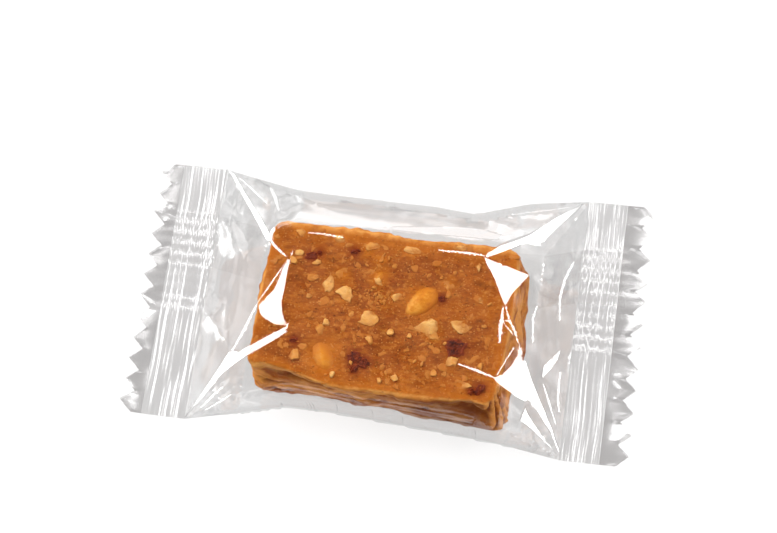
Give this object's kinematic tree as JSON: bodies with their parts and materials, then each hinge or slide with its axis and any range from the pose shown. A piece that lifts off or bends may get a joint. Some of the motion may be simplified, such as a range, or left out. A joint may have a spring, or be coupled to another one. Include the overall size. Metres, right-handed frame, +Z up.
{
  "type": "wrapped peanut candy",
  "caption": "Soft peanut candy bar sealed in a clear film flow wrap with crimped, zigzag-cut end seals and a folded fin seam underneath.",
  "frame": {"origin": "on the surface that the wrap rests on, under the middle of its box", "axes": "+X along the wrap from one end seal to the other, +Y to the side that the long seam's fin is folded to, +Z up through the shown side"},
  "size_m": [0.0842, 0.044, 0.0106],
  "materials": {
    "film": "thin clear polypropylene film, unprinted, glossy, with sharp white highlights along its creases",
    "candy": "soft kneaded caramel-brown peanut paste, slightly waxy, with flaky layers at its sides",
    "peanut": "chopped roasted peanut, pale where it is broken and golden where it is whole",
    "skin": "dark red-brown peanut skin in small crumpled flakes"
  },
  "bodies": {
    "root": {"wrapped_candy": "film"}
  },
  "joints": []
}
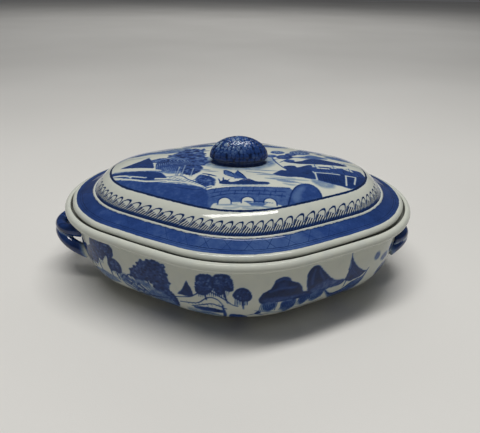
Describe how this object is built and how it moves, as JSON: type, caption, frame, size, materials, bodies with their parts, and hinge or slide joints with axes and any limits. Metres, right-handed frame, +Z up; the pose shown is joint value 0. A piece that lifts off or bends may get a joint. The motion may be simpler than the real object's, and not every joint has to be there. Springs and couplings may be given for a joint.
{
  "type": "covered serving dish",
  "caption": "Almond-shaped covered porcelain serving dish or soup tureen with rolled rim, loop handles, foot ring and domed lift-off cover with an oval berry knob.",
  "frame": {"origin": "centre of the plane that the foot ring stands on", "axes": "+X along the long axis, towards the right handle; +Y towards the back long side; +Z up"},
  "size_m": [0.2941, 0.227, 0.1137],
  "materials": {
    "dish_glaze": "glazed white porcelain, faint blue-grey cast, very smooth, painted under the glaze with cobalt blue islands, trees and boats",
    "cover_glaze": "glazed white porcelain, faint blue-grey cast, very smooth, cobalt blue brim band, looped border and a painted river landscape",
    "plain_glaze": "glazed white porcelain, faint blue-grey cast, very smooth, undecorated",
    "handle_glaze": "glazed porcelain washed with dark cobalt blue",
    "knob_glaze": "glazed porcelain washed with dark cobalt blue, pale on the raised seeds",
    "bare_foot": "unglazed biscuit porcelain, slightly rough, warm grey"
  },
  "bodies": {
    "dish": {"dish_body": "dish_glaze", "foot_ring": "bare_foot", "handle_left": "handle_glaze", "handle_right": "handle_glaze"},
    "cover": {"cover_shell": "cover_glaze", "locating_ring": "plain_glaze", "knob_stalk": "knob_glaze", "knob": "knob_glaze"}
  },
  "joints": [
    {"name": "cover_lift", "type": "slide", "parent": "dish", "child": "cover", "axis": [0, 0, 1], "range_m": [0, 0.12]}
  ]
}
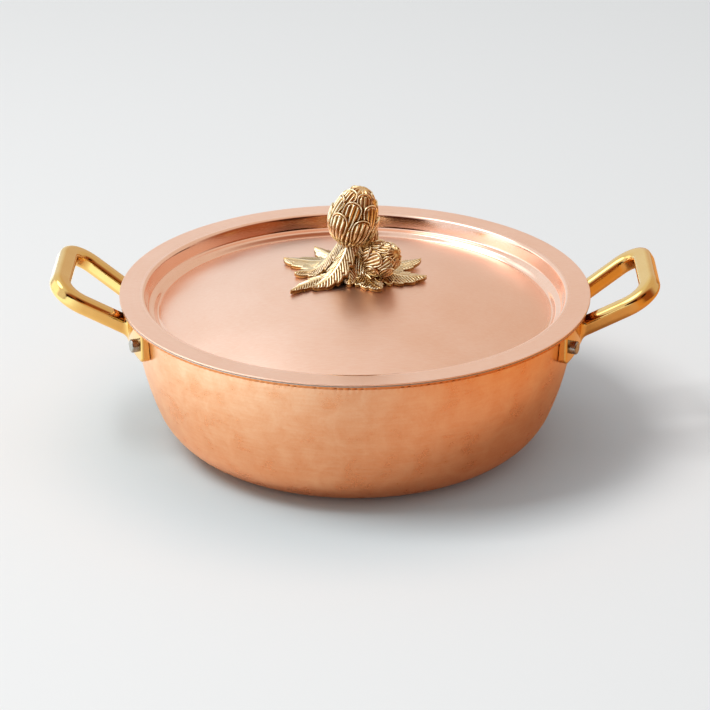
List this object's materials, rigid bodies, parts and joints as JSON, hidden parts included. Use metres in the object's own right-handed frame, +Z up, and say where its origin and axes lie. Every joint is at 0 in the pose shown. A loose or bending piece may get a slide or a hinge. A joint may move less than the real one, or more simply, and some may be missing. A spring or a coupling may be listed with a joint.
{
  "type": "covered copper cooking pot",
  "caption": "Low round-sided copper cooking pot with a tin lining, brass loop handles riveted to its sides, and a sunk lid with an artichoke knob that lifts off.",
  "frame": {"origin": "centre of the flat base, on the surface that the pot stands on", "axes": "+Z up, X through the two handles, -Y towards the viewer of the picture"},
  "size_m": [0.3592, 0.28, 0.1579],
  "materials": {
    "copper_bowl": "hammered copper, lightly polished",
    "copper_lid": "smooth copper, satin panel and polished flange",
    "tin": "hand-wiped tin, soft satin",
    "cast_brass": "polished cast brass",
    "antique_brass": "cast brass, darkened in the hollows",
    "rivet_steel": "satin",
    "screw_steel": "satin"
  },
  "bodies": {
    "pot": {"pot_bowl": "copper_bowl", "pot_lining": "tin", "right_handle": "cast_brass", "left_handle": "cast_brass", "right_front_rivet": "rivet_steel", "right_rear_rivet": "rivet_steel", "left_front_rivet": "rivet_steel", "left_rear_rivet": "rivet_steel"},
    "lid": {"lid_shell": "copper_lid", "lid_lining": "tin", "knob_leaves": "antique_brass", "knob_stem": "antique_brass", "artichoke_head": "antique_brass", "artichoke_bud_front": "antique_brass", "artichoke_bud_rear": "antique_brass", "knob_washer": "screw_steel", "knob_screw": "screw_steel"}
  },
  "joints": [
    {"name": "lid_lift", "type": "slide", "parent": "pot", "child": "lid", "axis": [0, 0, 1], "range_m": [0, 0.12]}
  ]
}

==================================================

▶ _Exercise details_: Return the whole listing exactly, with every line included.

▶ _Exercise response_:
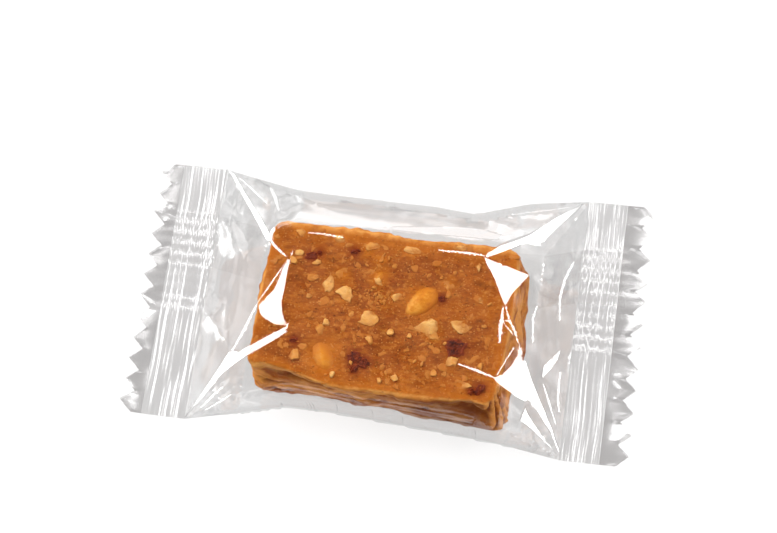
Give this object's kinematic tree as JSON: bodies with their parts and materials, then each hinge or slide with its axis and any range from the pose shown. A piece that lifts off or bends may get a joint. Some of the motion may be simplified, such as a range, or left out. A joint may have a spring, or be coupled to another one. Include the overall size. Metres, right-handed frame, +Z up.
{
  "type": "wrapped peanut candy",
  "caption": "Soft peanut candy bar sealed in a clear film flow wrap with crimped, zigzag-cut end seals and a folded fin seam underneath.",
  "frame": {"origin": "on the surface that the wrap rests on, under the middle of its box", "axes": "+X along the wrap from one end seal to the other, +Y to the side that the long seam's fin is folded to, +Z up through the shown side"},
  "size_m": [0.0842, 0.044, 0.0106],
  "materials": {
    "film": "thin clear polypropylene film, unprinted, glossy, with sharp white highlights along its creases",
    "candy": "soft kneaded caramel-brown peanut paste, slightly waxy, with flaky layers at its sides",
    "peanut": "chopped roasted peanut, pale where it is broken and golden where it is whole",
    "skin": "dark red-brown peanut skin in small crumpled flakes"
  },
  "bodies": {
    "root": {"wrapped_candy": "film"}
  },
  "joints": []
}
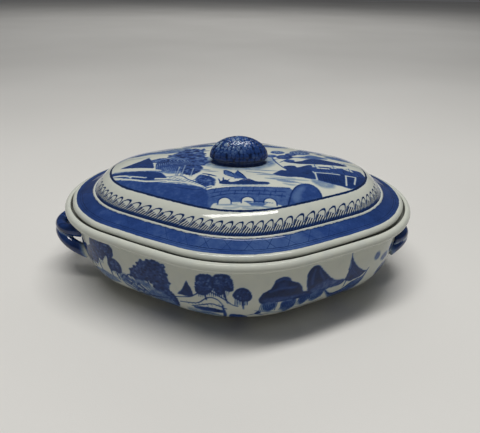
Describe how this object is built and how it moves, as JSON: type, caption, frame, size, materials, bodies with their parts, and hinge or slide joints with axes and any limits. Metres, right-handed frame, +Z up; the pose shown is joint value 0. A piece that lifts off or bends may get a joint. The motion may be simpler than the real object's, and not every joint has to be there. Springs and couplings may be given for a joint.
{
  "type": "covered serving dish",
  "caption": "Almond-shaped covered porcelain serving dish or soup tureen with rolled rim, loop handles, foot ring and domed lift-off cover with an oval berry knob.",
  "frame": {"origin": "centre of the plane that the foot ring stands on", "axes": "+X along the long axis, towards the right handle; +Y towards the back long side; +Z up"},
  "size_m": [0.2941, 0.227, 0.1137],
  "materials": {
    "dish_glaze": "glazed white porcelain, faint blue-grey cast, very smooth, painted under the glaze with cobalt blue islands, trees and boats",
    "cover_glaze": "glazed white porcelain, faint blue-grey cast, very smooth, cobalt blue brim band, looped border and a painted river landscape",
    "plain_glaze": "glazed white porcelain, faint blue-grey cast, very smooth, undecorated",
    "handle_glaze": "glazed porcelain washed with dark cobalt blue",
    "knob_glaze": "glazed porcelain washed with dark cobalt blue, pale on the raised seeds",
    "bare_foot": "unglazed biscuit porcelain, slightly rough, warm grey"
  },
  "bodies": {
    "dish": {"dish_body": "dish_glaze", "foot_ring": "bare_foot", "handle_left": "handle_glaze", "handle_right": "handle_glaze"},
    "cover": {"cover_shell": "cover_glaze", "locating_ring": "plain_glaze", "knob_stalk": "knob_glaze", "knob": "knob_glaze"}
  },
  "joints": [
    {"name": "cover_lift", "type": "slide", "parent": "dish", "child": "cover", "axis": [0, 0, 1], "range_m": [0, 0.12]}
  ]
}
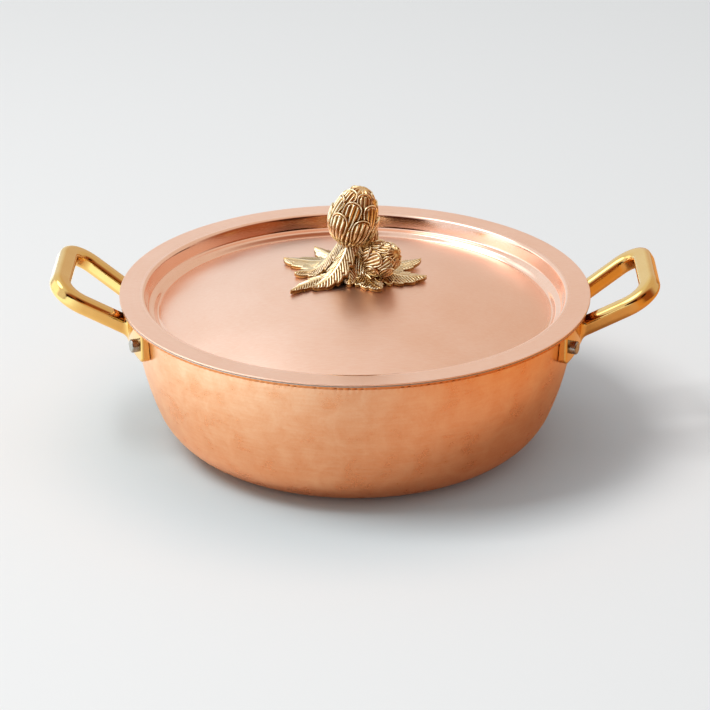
List this object's materials, rigid bodies, parts and joints as JSON, hidden parts included. Use metres in the object's own right-handed frame, +Z up, and say where its origin and axes lie. Every joint is at 0 in the pose shown. A loose or bending piece may get a slide or a hinge. A joint may move less than the real one, or more simply, and some may be missing. A spring or a coupling may be listed with a joint.
{
  "type": "covered copper cooking pot",
  "caption": "Low round-sided copper cooking pot with a tin lining, brass loop handles riveted to its sides, and a sunk lid with an artichoke knob that lifts off.",
  "frame": {"origin": "centre of the flat base, on the surface that the pot stands on", "axes": "+Z up, X through the two handles, -Y towards the viewer of the picture"},
  "size_m": [0.3592, 0.28, 0.1579],
  "materials": {
    "copper_bowl": "hammered copper, lightly polished",
    "copper_lid": "smooth copper, satin panel and polished flange",
    "tin": "hand-wiped tin, soft satin",
    "cast_brass": "polished cast brass",
    "antique_brass": "cast brass, darkened in the hollows",
    "rivet_steel": "satin",
    "screw_steel": "satin"
  },
  "bodies": {
    "pot": {"pot_bowl": "copper_bowl", "pot_lining": "tin", "right_handle": "cast_brass", "left_handle": "cast_brass", "right_front_rivet": "rivet_steel", "right_rear_rivet": "rivet_steel", "left_front_rivet": "rivet_steel", "left_rear_rivet": "rivet_steel"},
    "lid": {"lid_shell": "copper_lid", "lid_lining": "tin", "knob_leaves": "antique_brass", "knob_stem": "antique_brass", "artichoke_head": "antique_brass", "artichoke_bud_front": "antique_brass", "artichoke_bud_rear": "antique_brass", "knob_washer": "screw_steel", "knob_screw": "screw_steel"}
  },
  "joints": [
    {"name": "lid_lift", "type": "slide", "parent": "pot", "child": "lid", "axis": [0, 0, 1], "range_m": [0, 0.12]}
  ]
}